Bilimden gidilmeyen yolun sonu karanlıktır.” sözünün Alevilere ait olduğunu ileri süren Ünsal Öztürk’ün aksine, Hüseyin Demirtaş insanın Allah’ın bir parçası olduğunu insanın “Hak ile Hak olup” tanrılaştığını, bunun Alevilikte kulluk olmadığı anlamına geldiğini ve her insanın tanrılaşma imkânına sahip olup peygambere de ihtiyacı olmadığını söylemekte. Hatta Yahudilğin, Hıristiyanlığın Katarlar, Paulisyenler ve Bogomiller gibi dinlerin Ortodoks olmayan yorumlarının Aleviliğin kaynağı olarak göstermekte. Şoreş Reşi’ye göre de Kızılbaşlık Zerdüştlük’ten çıkmadır. Bunca heterodoksi şampiyonluğuna rağmen diğer bir yazar Haşim Kutlu –kendisini Hz. İbrahim’in çizgisinde görmese de- şu güzel soruyu sormakta: “Neden putları kırarak gitmek zorundayız?”

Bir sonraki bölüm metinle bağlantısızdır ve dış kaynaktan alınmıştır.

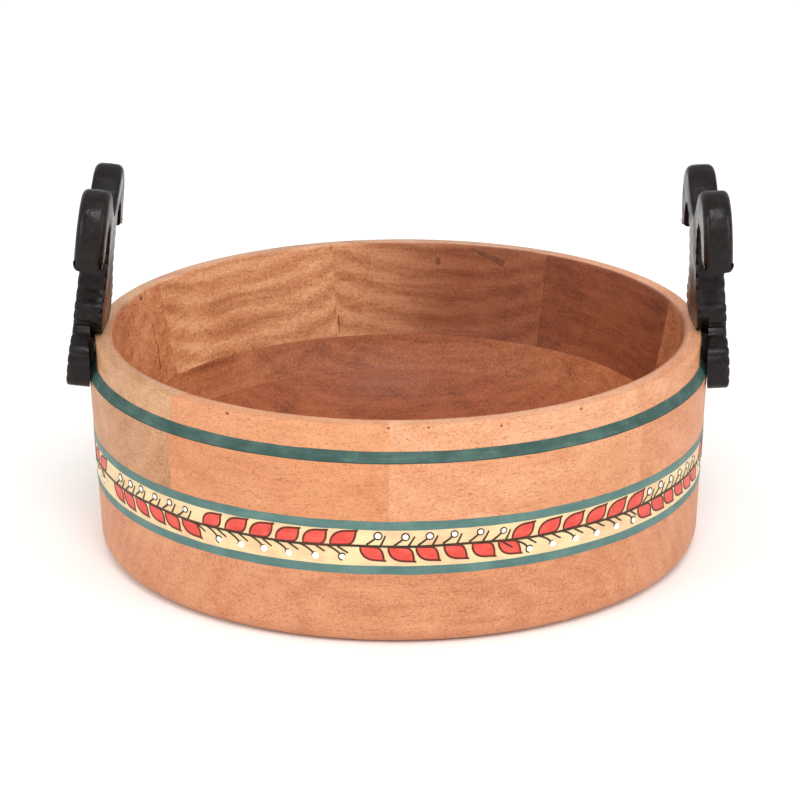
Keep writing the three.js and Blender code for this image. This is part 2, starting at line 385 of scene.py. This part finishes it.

Dergide çoğu solcu çevrenin “stratejik bulmayacağı oranda” hakeratamiz alıntılarla İslam düşmanlığı yapan yazarlara da yer verilmekte. Derginin kendini Alevi daha özelde Kızılbaş gören yazarları da –yukarıda belirttiğimiz birkaç iktibasta görüldüğü gibi- Kitabî bir kültürden uzak oldukları için Aleviliği tanımlamakta oldukça zorlanıyorlar.
Yazıyı bir dua ile bitirelim: Allah Kızılbaş dergisinde yazısı yayınlananları ıslah etsin.